Source: https://crabglamp.com/docs/plain-vms/explanation/isolation-and-logging
Last updated: 2026-06-11
Type: explanation

Every Plain VM runs on its own dedicated Hetzner server. The platform's only presence is during provisioning and during lifecycle changes — once the VM is up, the platform does not have a back door into the OS.

## The isolation boundary

- **Compute** — one Hetzner server per Plain VM. No shared CPU, no shared RAM, no shared disk.
- **Network** — public IPv4 plus IPv6. A per-VM Hetzner Cloud Firewall sits at the edge; only explicitly listed inbound rules pass. Default is TCP/22 only.
- **Filesystem** — entirely on the VM's local disk. No shared volume with other VMs or with the platform.
- **Cloud-init** — the platform writes a one-shot cloud-init document at provisioning that sets the hostname, attaches Vault SSH keys, optionally sets a one-time password on the image's default user, and exits. Nothing else runs from the platform side.

## What the platform logs

- **Lifecycle events** — destroying or transferring a VM records an immutable audit event that persists after the VM is gone. (Provisioning is recorded as a timestamp on the VM rather than an audit event.)
- **Plain VM usage** — tracked as per-day usage records. Stopped time bills the same as running because Hetzner charges either way.
- **Firewall rule changes** — applied directly to the Hetzner firewall via `PUT /api/plain-vms/[id]/firewall`. The current ruleset is visible in the dashboard's Firewall section; the platform does **not** record per-edit lifecycle snapshots at v1 (the change history lives in Hetzner Cloud Console).

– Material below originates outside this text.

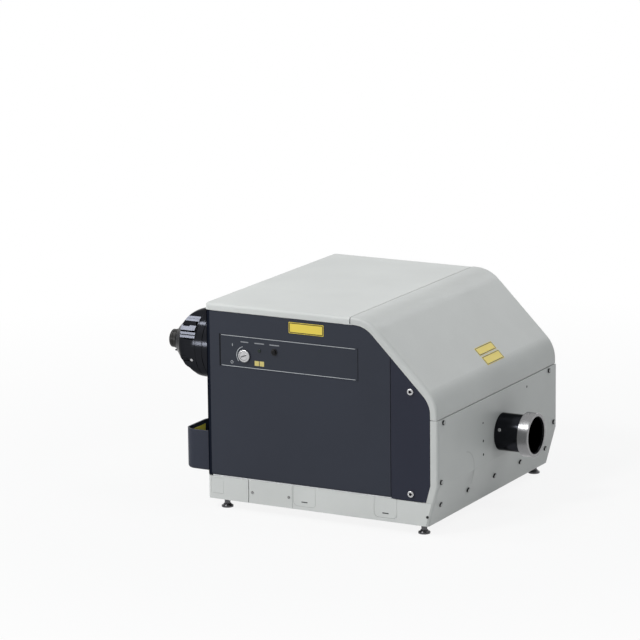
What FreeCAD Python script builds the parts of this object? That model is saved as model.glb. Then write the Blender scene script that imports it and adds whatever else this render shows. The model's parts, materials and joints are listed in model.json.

## What the platform does not log

- **SSH session contents.** The platform has no SSH session inspection. Whatever you do in the SSH shell is between you and the VM.
- **In-VM file activity.** There is no agent running inside the VM at v1.
- **Outbound network traffic.** The VM can reach the open internet; the platform does not inspect that traffic.

## Vault key attribution

The Vault stores public keys per account. When a VM is provisioned with one or more Vault keys, those keys are written into the VM at boot. Deleting a Vault key from your account does not remove it from VMs that already received it — there is no v1 mechanism to push key changes onto a live VM. To revoke access on a running VM, SSH in and edit `~/.ssh/authorized_keys` directly.

## What is not done at v1

- **Customer-supplied disk encryption keys.** Hetzner volume encryption uses Hetzner's keys.
- **Network egress policy.** There is no v1 mechanism for egress allowlists per VM.
- **In-VM observability.** No platform-installed agent; if you want metrics, install your own (Prometheus node_exporter, Datadog, etc.).